Alumni Network Maintenance
Former employees who return (boomerang hires) are the most cost-effective hires in tech: they already know the codebase, culture, and team, reducing onboarding time by 50-70% and eliminating recruiter fees entirely. Maintaining an alumni network through quarterly newsletters, alumni Slack channels, and periodic check-ins costs $500-$1,000/year and yields 5-10% of hires at companies with mature programmes.
Frequently Asked Questions
What is the fastest way to reduce tech hiring costs?
The fastest impact comes from employee referral programmes: they reduce per-hire cost by 50-70% versus agency hires, take 10-15 fewer days to fill, and have 25% higher 12-month retention. A $5,000-$8,000 referral bonus versus a $25,000-$40,000 recruiter fee provides immediate savings. Most companies can launch a referral programme in 2-4 weeks.
How much can you realistically save on tech hiring?

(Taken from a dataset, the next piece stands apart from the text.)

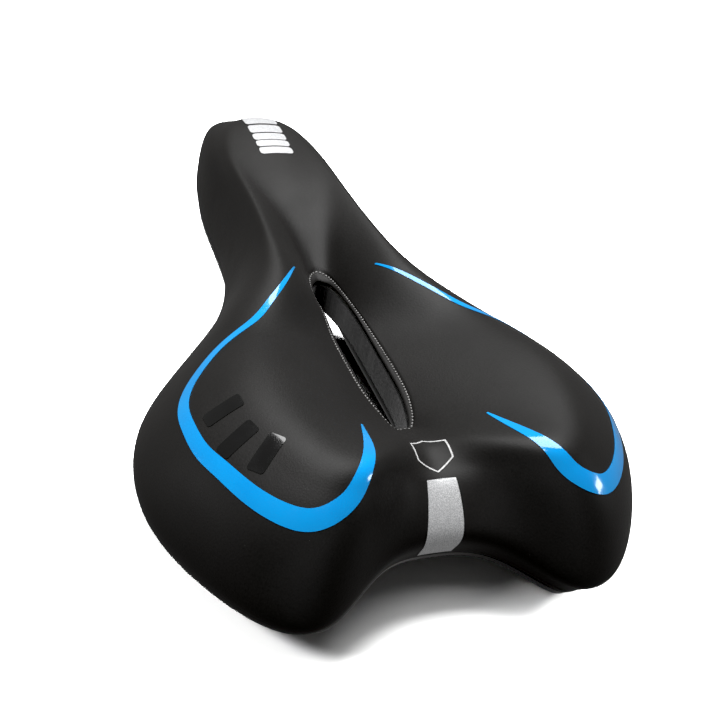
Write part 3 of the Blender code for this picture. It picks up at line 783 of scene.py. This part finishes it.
SCREWS = {
    "rear_rail_screw_left_inner": (-22, -97, 18.5, 29.5),
    "rear_rail_screw_left_outer": (-38, -97, 18.5, 29.5),
    "rear_rail_screw_right_inner": (22, -97, 18.5, 29.5),
    "rear_rail_screw_right_outer": (38, -97, 18.5, 29.5),
    "nose_rail_screw_rear": (0, 94, 21.8, 32.2),
    "nose_rail_screw_front": (0, 104, 21.8, 32.2),
}
BOSS_RADIUS = 4.6
HEAD_RADIUS = 3.4
HEAD_HEIGHT = 2.2
SCREW_RADIUS = 1.9
SOCKET_ACROSS = 2.0


def build_base(finish):
    """The moulded base: one shell with a glossy rim, and a boss over each screw."""
    rows = base_top()[::-1] + base_under()[::-1]
    rings = [spread(SECTION.row(*row)) for row in rows]
    base = loft("base_moulding", rings, finish)
    tree = tree_of(base)
    points, faces = [], []
    sides = 40
    for x, y, _, top in SCREWS.values():
        first = len(points)
        for radius, height in ((2.2, 0), (BOSS_RADIUS - 0.4, 0), (BOSS_RADIUS, 0.4)):
            for k in range(sides):
                turn = 2 * math.pi * k / sides
                points.append((x + radius * math.cos(turn), y + radius * math.sin(turn),
                               top + GAP + height))
        for flare in (0.0, 0.5):
            for k in range(sides):
                turn = 2 * math.pi * k / sides
                px = x + (BOSS_RADIUS + flare) * math.cos(turn)
                py = y + (BOSS_RADIUS + flare) * math.sin(turn)
                hit = tree.ray_cast(Vector((px, py, 0)) * MM, Vector((0, 0, 1)))[0]
                height = hit.z / MM + (1.0 if flare else -0.5)
                points.append((px, py, height))
        faces += loft_faces(5, sides, False, first)
        faces.append(tuple(first + 4 * sides + k for k in range(sides)))
        inner = len(points)
        for height in (0, 3.5):
            for k in range(sides):
                turn = 2 * math.pi * k / sides
                points.append((x + 2.2 * math.cos(turn), y + 2.2 * math.sin(turn),
                               top + GAP + height))
        faces += loft_faces(2, sides, False, inner)
        faces.append(tuple(inner + sides + k for k in range(sides)))
    bosses = mesh_piece("base_bosses", points, faces, finish)
    work = bmesh.new()
    work.from_mesh(base.data)
    work.from_mesh(bosses.data)
    bmesh.ops.remove_doubles(work, verts=work.verts, dist=0.001 * MM)
    work.to_mesh(base.data)
    work.free()
    bpy.data.objects.remove(bosses)
    base.data.shade_smooth()
    sharpen(base, 38)
    return finish_piece(base, "base_plastic", "base_shell")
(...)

Companies that implement 3-5 of the strategies in this guide typically reduce per-hire cost by 30-60%. For a company making 20 tech hires per year at $50,000 average cost, a 40% reduction saves $400,000 annually. The biggest savings come from reducing recruiter dependency (referrals + employer brand), streamlining interviews (less time wasted), and improving offer acceptance rates (fewer restarts).
Does reducing hiring costs lower hire quality?
Not when done correctly. The strategies in this guide focus on process efficiency and pipeline quality, not bar-lowering. Structured interviews are both cheaper (30% less interviewer time) and more predictive of job performance (2x better than unstructured). Employee referrals cost 50-70% less and have 25% higher retention. Employer brand investment reduces cost while attracting higher-quality candidates.
What is the ROI of employer brand investment for tech hiring?
Companies with strong employer brands receive 3-5x more inbound applications, reduce per-hire cost by 40-50% through reduced agency dependency, and see 28% lower turnover. A $50,000 annual investment in engineering blog, conference presence, and open-source contributions typically pays back 5-10x through reduced recruitment spend within 12-18 months.